After completing the official PAMA presentation (a PowerPoint® presentation with a script) members have the opportunity to provide their own custom presentations about their firm’s capabilities. “The result is that it positions them as the local experts in this area,” says Sahlin.

“Some of our PAMA members have really focused on this, and it has become a gold mine for them,” she adds. “They have connected with a lot of architectural firms, and while it might not happen right away, they eventually start getting projects to bid on.” Some PAMA members have even reached out to their regional AIA chapters, which are often looking for speakers, an opportunity to reach 30 to 40 architects in one sitting.

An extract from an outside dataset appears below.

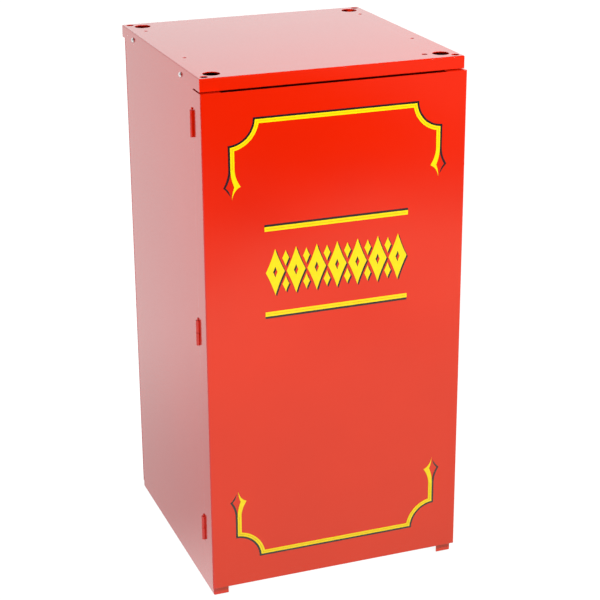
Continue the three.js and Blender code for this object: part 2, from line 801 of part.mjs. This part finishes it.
function drawLozenge(path, x, y, halfWidth, halfHeight) {
  path.moveTo(x, y + halfHeight);
  for (const [across, up] of [[-1, 0], [0, -1], [1, 0], [0, 1]]) {
    const last = path.currentPoint;
    const next = new THREE.Vector2(x + across * halfWidth, y + up * halfHeight);
    const bendX = x + (last.x + next.x - 2 * x) * LOZENGE.pinch;
    const bendY = y + (last.y + next.y - 2 * y) * LOZENGE.pinch;
    path.quadraticCurveTo(bendX, bendY, next.x, next.y);
  }
}

// ---------- assembly ----------

const cabinet = new THREE.Group();
const door = new THREE.Group();

function put(group, name, manifold, look) {
  const mesh = new THREE.Mesh(geometryOf(manifold), new THREE.MeshStandardMaterial(look));
  mesh.name = name;
  group.add(mesh);
}

const SIDES = [["left", -1], ["right", 1]];
const DEPTHS = ["front", "rear"];
const LEVELS = ["lower", "middle", "upper"];

put(cabinet, "top_tray", topTray(), RED);
put(cabinet, "left_side_panel", leftSidePanel(), RED);
put(cabinet, "right_side_panel", rightSidePanel(), RED);
put(cabinet, "back_panel", backPanel(), RED);
put(cabinet, "floor_pan", floorPan(), RED);
put(cabinet, "mid_shelf", midShelf(), RED);
put(cabinet, "catch_housing", catchHousing(), BLACK_PLASTIC);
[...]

One company that has successfully utilized this program is Lawrence Fabric & Metal Structures Inc. in St. Louis, Mo. “One way we encourage architects to attend the program is to explain that they can get AIA continuing credits,” says Jerry Grimaud, president. “We schedule a one-hour lunch, bring in sandwiches and drinks, provide the PAMA presentation, and also bring in samples of fabrics for ‘show and tell.’”

Interest has consistently been high. “After almost every presentation, we had people come up to us immediately afterwards or within a week, asking questions on specific projects they had going at the time,” Grimaud recalls. More than half of them had immediate opportunities to use Lawrence’s products. “It has really spurred interest in our products. A lot of architects were surprised to learn about the large number of styles that are now available, as well as the uniqueness of some of the products.” The presentations were of particular value in reaching architects who have been in the profession a long time and grew up in an era when fabrics might last only five years.

During the recession, Lawrence has had a lot more time to dedicate toward the presentations. “In addition, architects had more time to attend,” says Grimaud. “This helped tremendously, in that it has helped to get our name out there. Since then, we have had one of our busiest years this year, and we believe that some of this can be attributed to the continuing marketing we did during the recession.”

William Atkinson is a freelance writer and editor based in Carterville, Ill.